Please restate, exactly as written, the lines running from the beginning of the material through the line that has "# horn and shell" in it.

## START SOURCE MATERIAL

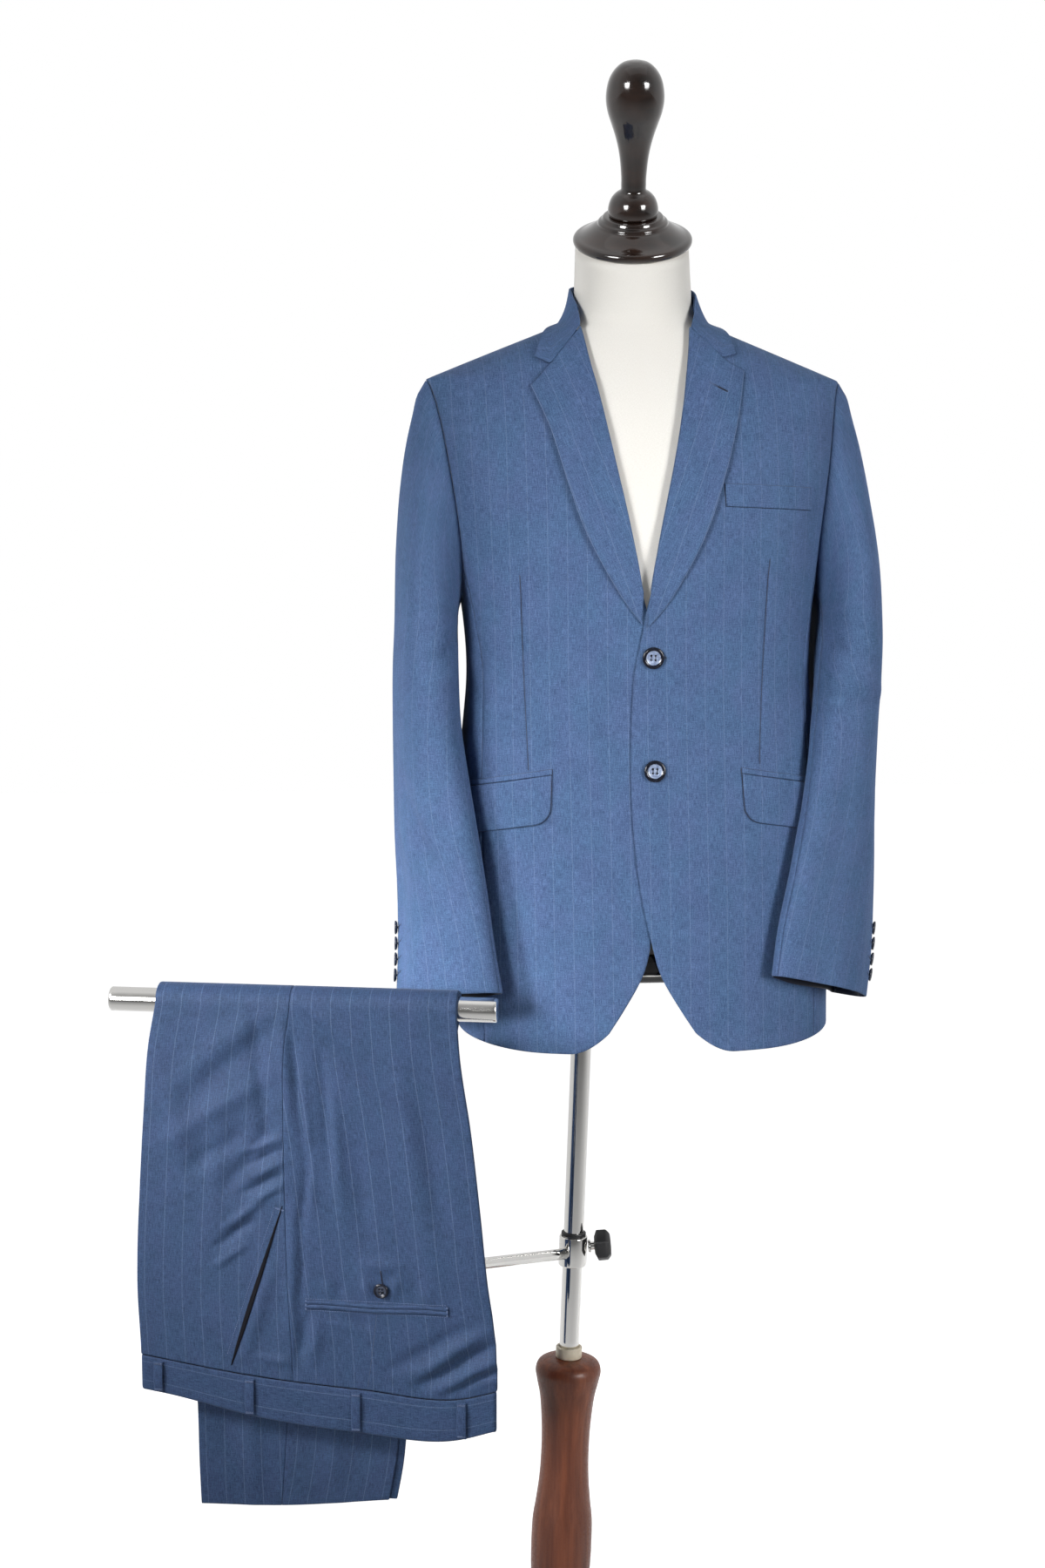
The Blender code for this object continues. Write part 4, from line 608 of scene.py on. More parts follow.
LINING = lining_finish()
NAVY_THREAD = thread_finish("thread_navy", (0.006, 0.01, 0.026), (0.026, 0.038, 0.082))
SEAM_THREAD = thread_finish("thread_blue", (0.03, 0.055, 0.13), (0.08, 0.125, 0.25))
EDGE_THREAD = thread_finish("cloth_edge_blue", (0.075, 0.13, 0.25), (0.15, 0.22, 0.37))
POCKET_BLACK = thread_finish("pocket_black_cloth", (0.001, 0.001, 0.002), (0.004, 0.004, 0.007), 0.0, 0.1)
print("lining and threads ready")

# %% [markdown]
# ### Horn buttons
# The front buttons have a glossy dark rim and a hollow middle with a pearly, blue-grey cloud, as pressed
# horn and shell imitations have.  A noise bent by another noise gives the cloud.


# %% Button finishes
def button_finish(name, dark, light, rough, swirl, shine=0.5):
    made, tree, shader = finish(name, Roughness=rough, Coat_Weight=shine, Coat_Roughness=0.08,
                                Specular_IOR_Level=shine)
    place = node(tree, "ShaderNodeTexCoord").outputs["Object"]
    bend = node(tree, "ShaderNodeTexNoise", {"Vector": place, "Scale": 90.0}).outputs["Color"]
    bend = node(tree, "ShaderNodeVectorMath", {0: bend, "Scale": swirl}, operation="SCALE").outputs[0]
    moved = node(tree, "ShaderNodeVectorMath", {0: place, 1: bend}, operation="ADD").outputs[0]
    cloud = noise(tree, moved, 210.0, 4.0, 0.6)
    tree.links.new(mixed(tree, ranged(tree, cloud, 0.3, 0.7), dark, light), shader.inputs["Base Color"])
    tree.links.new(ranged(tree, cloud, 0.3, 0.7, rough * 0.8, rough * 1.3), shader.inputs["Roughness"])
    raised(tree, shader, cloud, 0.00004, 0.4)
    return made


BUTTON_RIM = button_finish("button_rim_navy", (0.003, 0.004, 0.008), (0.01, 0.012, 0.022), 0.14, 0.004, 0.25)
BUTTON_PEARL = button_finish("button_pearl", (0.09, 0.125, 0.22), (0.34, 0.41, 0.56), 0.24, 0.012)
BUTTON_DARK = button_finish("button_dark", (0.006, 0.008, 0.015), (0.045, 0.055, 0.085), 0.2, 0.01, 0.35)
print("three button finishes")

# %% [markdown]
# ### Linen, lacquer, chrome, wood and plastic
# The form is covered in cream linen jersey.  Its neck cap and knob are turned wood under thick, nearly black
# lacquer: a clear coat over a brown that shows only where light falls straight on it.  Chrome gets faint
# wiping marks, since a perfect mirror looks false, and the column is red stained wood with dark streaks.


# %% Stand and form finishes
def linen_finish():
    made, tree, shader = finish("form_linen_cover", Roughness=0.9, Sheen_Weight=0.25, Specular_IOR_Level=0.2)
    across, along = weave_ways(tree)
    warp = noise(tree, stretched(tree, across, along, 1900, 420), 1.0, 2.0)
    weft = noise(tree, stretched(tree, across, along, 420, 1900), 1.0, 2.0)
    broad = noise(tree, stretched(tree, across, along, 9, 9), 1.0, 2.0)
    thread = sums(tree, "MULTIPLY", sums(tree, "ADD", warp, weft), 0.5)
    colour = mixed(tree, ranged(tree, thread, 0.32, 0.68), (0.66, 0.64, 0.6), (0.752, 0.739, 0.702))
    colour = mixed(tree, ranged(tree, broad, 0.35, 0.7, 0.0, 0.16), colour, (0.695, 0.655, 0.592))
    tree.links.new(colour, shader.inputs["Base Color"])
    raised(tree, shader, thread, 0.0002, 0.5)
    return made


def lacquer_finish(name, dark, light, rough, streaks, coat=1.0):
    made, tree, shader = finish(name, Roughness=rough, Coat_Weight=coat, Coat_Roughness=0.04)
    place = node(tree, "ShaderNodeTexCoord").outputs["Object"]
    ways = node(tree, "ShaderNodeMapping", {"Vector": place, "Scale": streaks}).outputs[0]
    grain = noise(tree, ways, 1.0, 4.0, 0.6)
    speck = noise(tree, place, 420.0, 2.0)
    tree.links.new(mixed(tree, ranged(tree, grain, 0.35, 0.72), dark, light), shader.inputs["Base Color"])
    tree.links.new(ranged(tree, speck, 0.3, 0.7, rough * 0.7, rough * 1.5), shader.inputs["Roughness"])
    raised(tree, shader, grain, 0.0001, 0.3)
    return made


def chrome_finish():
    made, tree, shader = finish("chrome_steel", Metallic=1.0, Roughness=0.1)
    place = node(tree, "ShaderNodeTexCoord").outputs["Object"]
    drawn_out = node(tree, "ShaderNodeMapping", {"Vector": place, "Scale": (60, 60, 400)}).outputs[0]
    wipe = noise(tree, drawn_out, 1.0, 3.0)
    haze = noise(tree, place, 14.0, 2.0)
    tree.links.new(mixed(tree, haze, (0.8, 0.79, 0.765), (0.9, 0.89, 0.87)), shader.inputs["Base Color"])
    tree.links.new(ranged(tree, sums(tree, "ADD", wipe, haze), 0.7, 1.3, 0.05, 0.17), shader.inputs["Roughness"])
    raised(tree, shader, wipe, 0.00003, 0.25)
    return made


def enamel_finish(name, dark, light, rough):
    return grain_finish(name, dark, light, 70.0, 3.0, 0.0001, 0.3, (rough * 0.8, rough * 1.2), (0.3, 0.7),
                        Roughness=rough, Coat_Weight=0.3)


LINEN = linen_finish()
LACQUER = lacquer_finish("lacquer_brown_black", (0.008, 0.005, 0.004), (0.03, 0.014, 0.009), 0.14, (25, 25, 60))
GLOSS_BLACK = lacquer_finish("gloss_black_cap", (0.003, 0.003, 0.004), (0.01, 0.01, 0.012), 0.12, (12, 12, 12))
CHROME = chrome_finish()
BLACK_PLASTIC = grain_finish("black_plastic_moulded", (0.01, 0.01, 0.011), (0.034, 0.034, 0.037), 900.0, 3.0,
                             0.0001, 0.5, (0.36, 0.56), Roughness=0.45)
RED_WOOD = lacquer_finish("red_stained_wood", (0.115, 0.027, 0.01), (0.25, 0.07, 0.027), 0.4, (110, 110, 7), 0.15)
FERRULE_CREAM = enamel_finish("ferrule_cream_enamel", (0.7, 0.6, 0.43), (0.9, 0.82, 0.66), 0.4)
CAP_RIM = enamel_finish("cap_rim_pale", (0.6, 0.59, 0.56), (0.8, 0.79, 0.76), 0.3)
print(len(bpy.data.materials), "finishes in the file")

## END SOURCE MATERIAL

■ ANSWER TO THIS EXERCISE
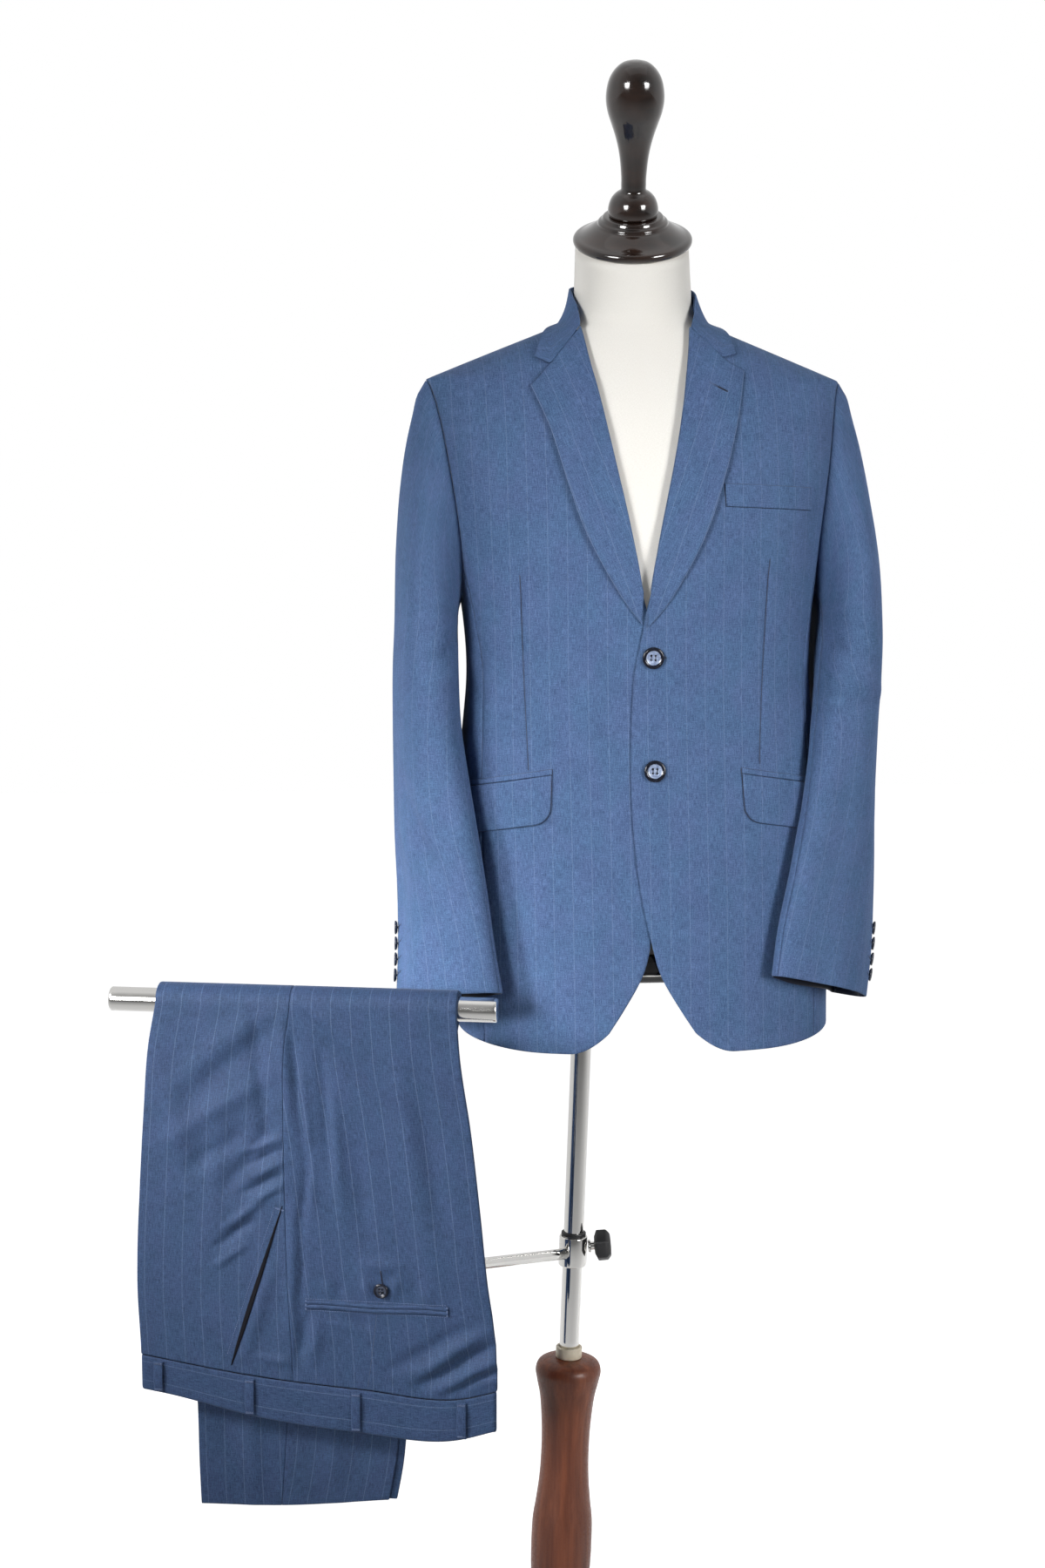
The Blender code for this object continues. Write part 4, from line 608 of scene.py on. More parts follow.
LINING = lining_finish()
NAVY_THREAD = thread_finish("thread_navy", (0.006, 0.01, 0.026), (0.026, 0.038, 0.082))
SEAM_THREAD = thread_finish("thread_blue", (0.03, 0.055, 0.13), (0.08, 0.125, 0.25))
EDGE_THREAD = thread_finish("cloth_edge_blue", (0.075, 0.13, 0.25), (0.15, 0.22, 0.37))
POCKET_BLACK = thread_finish("pocket_black_cloth", (0.001, 0.001, 0.002), (0.004, 0.004, 0.007), 0.0, 0.1)
print("lining and threads ready")

# %% [markdown]
# ### Horn buttons
# The front buttons have a glossy dark rim and a hollow middle with a pearly, blue-grey cloud, as pressed
# horn and shell imitations have.  A noise bent by another noise gives the cloud.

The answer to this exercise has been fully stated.